Electromechanical equipment (called unit record equipment) for punching, sorting, tabulating and printing the cards was manufactured. These machines allowed sophisticated data processing tasks to be accomplished long before computers were invented. The card readers used an electrical (metal brush) or, later, optical sensor to detect which positions on the card contained a hole. They had high-speed mechanical feeders to process around one hundred cards per minute. All processing was done with electromechanical counters and relays. The machines were programmed using wire patch panels.
A System 3 punch card.
Other coding schemes, sizes of card, and hole shapes were tried at various times. Mark sense cards had printed ovals that humans would fill in with a pencil. Specialized card punches could detect these marks and punch the corresponding information into the card. There were also needle cards with all the punch positions perforated so data could be punched out manually, one hole at a time, with a device like a blunt pin with its wire bent into a finger-ring on the other end. In the early 1970s, IBM introduced a new, smaller, round-hole, 96-column card format along with the IBM System 3 computer.
Aperture cards are a specialized use of punch cards for storing "blueprints". A drawing is photographed onto 35 mm film and the image is mounted in a window on the right half of the punch card. Information about the drawing, e.g. the drawing number, is punched in the left half.
IBM punch cards could be used with early computers in a binary mode where every column (or row) was treated as a simple bitfield, and every combination of holes was permitted . In this binary mode, cards could be made in which every possible punch position had a hole: these were called "lace cards." For example, the IBM 700/7000 series scientific computers treated every row as two 36-bit words, usually in columns 1-72, ignoring the last 8 columns (but this was programable using a plugboard in the card reader and punch to select the 72 columns used). Other computers, like the IBM 1130, used every possible hole.
In its earliest uses, the punch card was not just a data recording medium, but a controlling element of the data processing operation. Electrical pulses produced when the read brushes passed through holes punched in the cards directly triggered electro-mechanical counters, relays, and solenoids. Cards were inexpensive and provided a permanent record of each transaction. Large organizations had warehouses filled with punch card records.

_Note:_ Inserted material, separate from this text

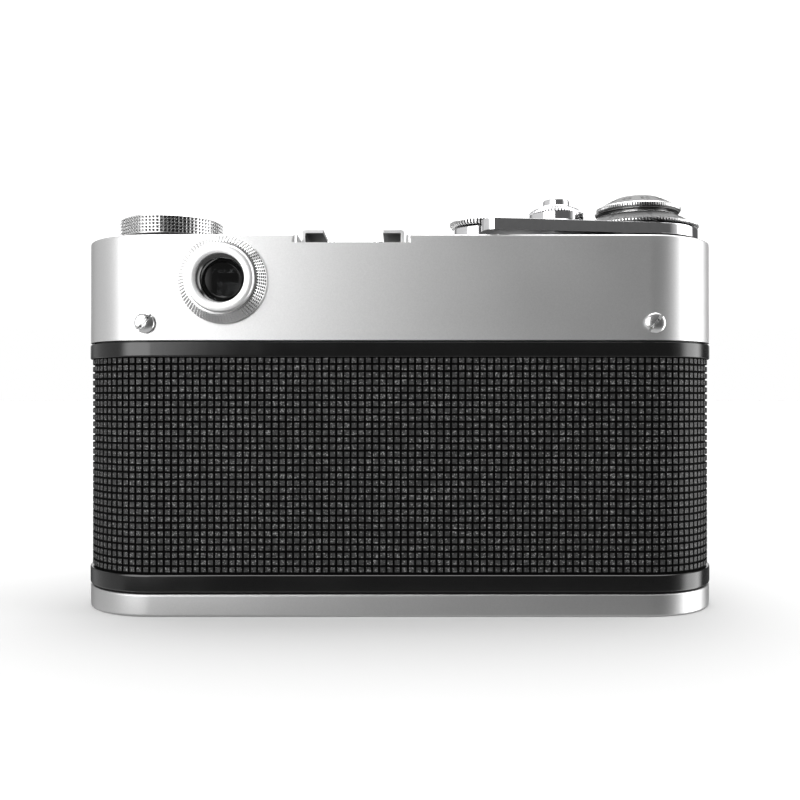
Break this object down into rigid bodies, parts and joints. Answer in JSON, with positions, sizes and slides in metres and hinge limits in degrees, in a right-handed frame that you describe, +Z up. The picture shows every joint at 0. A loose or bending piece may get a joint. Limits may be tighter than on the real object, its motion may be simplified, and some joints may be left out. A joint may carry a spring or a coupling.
{
  "type": "rangefinder camera",
  "caption": "Bottom-loading 35 mm rangefinder camera with lever wind, knurled rewind knob, screw-mount lens and accessory shoe.",
  "frame": {"origin": "on the base plane, under the middle of the body", "axes": "+X to the viewer's right hand, +Y along the lens axis towards the subject, +Z up"},
  "size_m": [0.1382, 0.0622, 0.0906],
  "materials": {
    "satin_chrome": "satin chrome plate",
    "polished_chrome": "polished chrome plate",
    "black_enamel": "black enamel, semi-gloss",
    "leatherette": "embossed square grid, matt",
    "chassis_black": "black anodised",
    "inner_steel": "turned steel",
    "gear_brass": "cut brass",
    "optical_glass": "coated glass",
    "mirror": "front-silvered mirror",
    "shutter_cloth": "rubberised cloth",
    "satin_aluminium": "satin anodised"
  },
  "bodies": {
    "camera": {"body_shell": "black_enamel", "leatherette": "leatherette", "chassis": "chassis_black", "film_gate": "chassis_black", "shutter_curtain": "shutter_cloth", "top_cover": "satin_chrome", "rear_screw_left": "polished_chrome", "rear_screw_right": "polished_chrome", "front_screw_left": "polished_chrome", "front_screw_right": "polished_chrome", "accessory_shoe": "satin_chrome", "shoe_screw_1": "polished_chrome", "shoe_screw_2": "polished_chrome", "shoe_spring": "inner_steel", "wind_hub_base": "polished_chrome", "release_base": "polished_chrome", "speed_dial_base": "polished_chrome", "eyepiece_barrel": "chassis_black", "finder_housing": "chassis_black", "beam_splitter": "optical_glass", "finder_window": "optical_glass", "finder_window_frame": "satin_chrome", "rangefinder_bezel": "satin_chrome", "rangefinder_window": "optical_glass", "sync_socket": "polished_chrome", "lens_mount_ring": "polished_chrome", "lens_barrel": "satin_chrome"},
    "bottom": {"bottom_cover": "satin_chrome", "tripod_socket": "inner_steel"},
    "latch": {"latch_disc": "satin_chrome"},
    "tab": {"latch_tab": "satin_chrome"},
    "rewind_lift": {"rewind_sleeve": "polished_chrome"},
    "rewind_turn": {"rewind_knob": "satin_chrome", "rewind_shaft": "inner_steel"},
    "wind": {"wind_lever": "polished_chrome", "wind_shaft": "inner_steel", "wind_gear": "gear_brass"},
    "counter": {"counter_dial": "satin_chrome"},
    "film_speed": {"film_speed_dial": "satin_chrome"},
    "takeup": {"takeup_spool": "chassis_black"},
    "transport": {"sprocket": "inner_steel", "sprocket_gear": "gear_brass"},
    "drum": {"shutter_drum": "chassis_black"},
    "roller": {"spring_roller": "chassis_black"},
    "release": {"release_button": "polished_chrome"},
    "collar": {"rewind_collar": "satin_chrome"},
    "speed": {"speed_dial": "satin_chrome"},
    "dioptre": {"dioptre_ring": "satin_chrome", "eyepiece_rim": "satin_aluminium"},
    "eye_lens": {"eyepiece_lens": "optical_glass"},
    "range_arm": {"rangefinder_arm": "inner_steel", "rangefinder_mirror": "mirror"},
    "focus": {"focus_ring": "satin_chrome"},
    "helicoid": {"helicoid_tube": "gear_brass", "front_bezel": "satin_chrome", "front_element": "optical_glass", "rear_element": "optical_glass", "iris_diaphragm": "chassis_black"},
    "aperture": {"aperture_ring": "satin_chrome"},
    "pressure": {"pressure_plate": "chassis_black"}
  },
  "joints": [
    {"name": "bottom_cover_off", "type": "slide", "parent": "camera", "child": "bottom", "axis": [0, 0, -1], "range_m": [0, 0.03]},
    {"name": "latch_turn", "type": "hinge", "parent": "bottom", "child": "latch", "pos_m": [-0.0516, 0, 0.001], "axis": [0, 0, 1], "range_deg": [0, 180]},
    {"name": "latch_tab_fold", "type": "hinge", "parent": "latch", "child": "tab", "pos_m": [-0.0516, 0, 0.0007], "axis": [1, 0, 0], "range_deg": [0, 90]},
    {"name": "rewind_pull", "type": "slide", "parent": "camera", "child": "rewind_lift", "axis": [0, 0, 1], "range_m": [0, 0.005]},
    {"name": "rewind_spin", "type": "hinge", "parent": "rewind_lift", "child": "rewind_turn", "pos_m": [-0.0516, 0, 0.08], "axis": [0, 0, 1], "continuous": true},
    {"name": "wind_stroke", "type": "hinge", "parent": "camera", "child": "wind", "pos_m": [0.0537, 0, 0.081], "axis": [0, 0, 1], "range_deg": [0, 150], "stiffness_Nm_per_rad": 0.01},
    {"name": "counter_step", "type": "hinge", "parent": "camera", "child": "counter", "pos_m": [0.0537, 0, 0.084], "axis": [0, 0, 1], "range_deg": [0, 9]},
    {"name": "film_speed_set", "type": "hinge", "parent": "wind", "child": "film_speed", "pos_m": [0.0537, 0, 0.088], "axis": [0, 0, 1], "range_deg": [0, 330]},
    {"name": "takeup_spin", "type": "hinge", "parent": "camera", "child": "takeup", "pos_m": [0.0537, 0, 0.03], "axis": [0, 0, 1], "range_deg": [0, 360]},
    {"name": "sprocket_spin", "type": "hinge", "parent": "camera", "child": "transport", "pos_m": [0.0353, 0, 0.03], "axis": [0, 0, 1], "range_deg": [-360, 0]},
    {"name": "drum_spin", "type": "hinge", "parent": "camera", "child": "drum", "pos_m": [0.0182, 0, 0.03], "axis": [0, 0, 1], "range_deg": [0, 360]},
    {"name": "roller_spin", "type": "hinge", "parent": "camera", "child": "roller", "pos_m": [-0.0325, -0.0039, 0.03], "axis": [0, 0, 1], "range_deg": [0, 787.5]},
    {"name": "release_press", "type": "slide", "parent": "camera", "child": "release", "axis": [0, 0, -1], "range_m": [0, 0.0015], "stiffness_N_per_m": 150, "springref_m": -0.001},
    {"name": "rewind_collar_turn", "type": "hinge", "parent": "camera", "child": "collar", "pos_m": [0.0353, 0, 0.087], "axis": [0, 0, 1], "range_deg": [0, 60]},
    {"name": "shutter_speed_set", "type": "hinge", "parent": "camera", "child": "speed", "pos_m": [0.0182, 0, 0.084], "axis": [0, 0, 1], "range_deg": [0, 300]},
    {"name": "dioptre_set", "type": "hinge", "parent": "camera", "child": "dioptre", "pos_m": [-0.0366, -0.0185, 0.0697], "axis": [0, -1, 0], "range_deg": [-90, 90]},
    {"name": "dioptre_lens_shift", "type": "slide", "parent": "camera", "child": "eye_lens", "axis": [0, -1, 0], "range_m": [-0.001, 0.001]},
    {"name": "range_arm_swing", "type": "hinge", "parent": "camera", "child": "range_arm", "pos_m": [0.022, 0.0125, 0.059], "axis": [0, 0, 1], "range_deg": [-5.04, 0]},
    {"name": "focus_turn", "type": "hinge", "parent": "camera", "child": "focus", "pos_m": [-0.0099, 0.027, 0.03125], "axis": [0, 1, 0], "range_deg": [0, 150]},
    {"name": "helicoid_travel", "type": "slide", "parent": "camera", "child": "helicoid", "axis": [0, 1, 0], "range_m": [0, 0.0028]},
    {"name": "aperture_turn", "type": "hinge", "parent": "helicoid", "child": "aperture", "pos_m": [-0.0099, 0.034, 0.03125], "axis": [0, 1, 0], "range_deg": [0, 80]},
    {"name": "pressure_plate_give", "type": "slide", "parent": "camera", "child": "pressure", "axis": [0, -1, 0], "range_m": [0, 0.0008], "stiffness_N_per_m": 300, "springref_m": -0.0008}
  ],
  "couplings": [
    {"joint": "counter_step", "follows": "wind_stroke", "ratio": 0.06},
    {"joint": "takeup_spin", "follows": "wind_stroke", "ratio": 2.4},
    {"joint": "sprocket_spin", "follows": "wind_stroke", "ratio": -2.4},
    {"joint": "drum_spin", "follows": "wind_stroke", "ratio": 2.4},
    {"joint": "roller_spin", "follows": "wind_stroke", "ratio": 5.25},
    {"joint": "dioptre_lens_shift", "follows": "dioptre_set", "m_per_rad": 0.00063598},
    {"joint": "range_arm_swing", "follows": "focus_turn", "ratio": -0.033454},
    {"joint": "helicoid_travel", "follows": "focus_turn", "m_per_rad": 0.0010694}
  ]
}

One reason punch cards persisted into the early computer age was that an expensive computer was not required to encode information onto the cards. When the time came to transfer punch card information into the computer, the process could occur at very high speed, either by the computer itself or by a separate, smaller computer (e.g. an IBM 1401) that read the cards and wrote the data onto magnetic tapes or, later, on removable hard disks, that could then be mounted on the larger computer, thus making best use of expensive mainframe computer time.

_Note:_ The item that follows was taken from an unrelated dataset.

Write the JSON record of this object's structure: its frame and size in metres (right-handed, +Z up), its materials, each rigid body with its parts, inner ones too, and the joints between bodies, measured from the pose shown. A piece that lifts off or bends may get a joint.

Punched-card systems fell out of favor in the mid to late 1970s, as disk storage became cost effective, and affordable interactive terminals meant that users could edit their work with the computer directly rather than requiring the intermediate step of the punched cards.
However, their influence lives on through many standard conventions and file formats. The terminals that replaced the punched cards displayed 80 columns of text, for compatibility with existing software. Many programs still operate on the convention of 80 text columns, although strict adherence to that is fading as newer systems employ graphical user interfaces with variable-width type fonts.
Dimpled and hanging chads
The term for the punched card area which is removed during a punch is chad. One notorious problem with a punched card system of tabulation is the incomplete punch; this can lead to a smaller hole than expected, or to a mere slit on the card, or to a mere dimple on the card. Thus a chad which is still attached to the card is a hanging chad. This technical problem was claimed by the Democratic Party to have influenced the 2000 U.S. presidential election in the state of Florida; critics claimed that voting machines which used punched cards to tabulate votes generated improperlyrendered records of several hundred votes, spread out over an entire state, which allegedly tipped the vote in favor of George W. Bush over Al Gore.
Some consider it to be a minor scandal that punch card-based voting machines have continued to be used over the next several years, including the 2004 U.S. presidential race. Others who have used the system for years without the slightest problem cannot understand how it could be such an issue.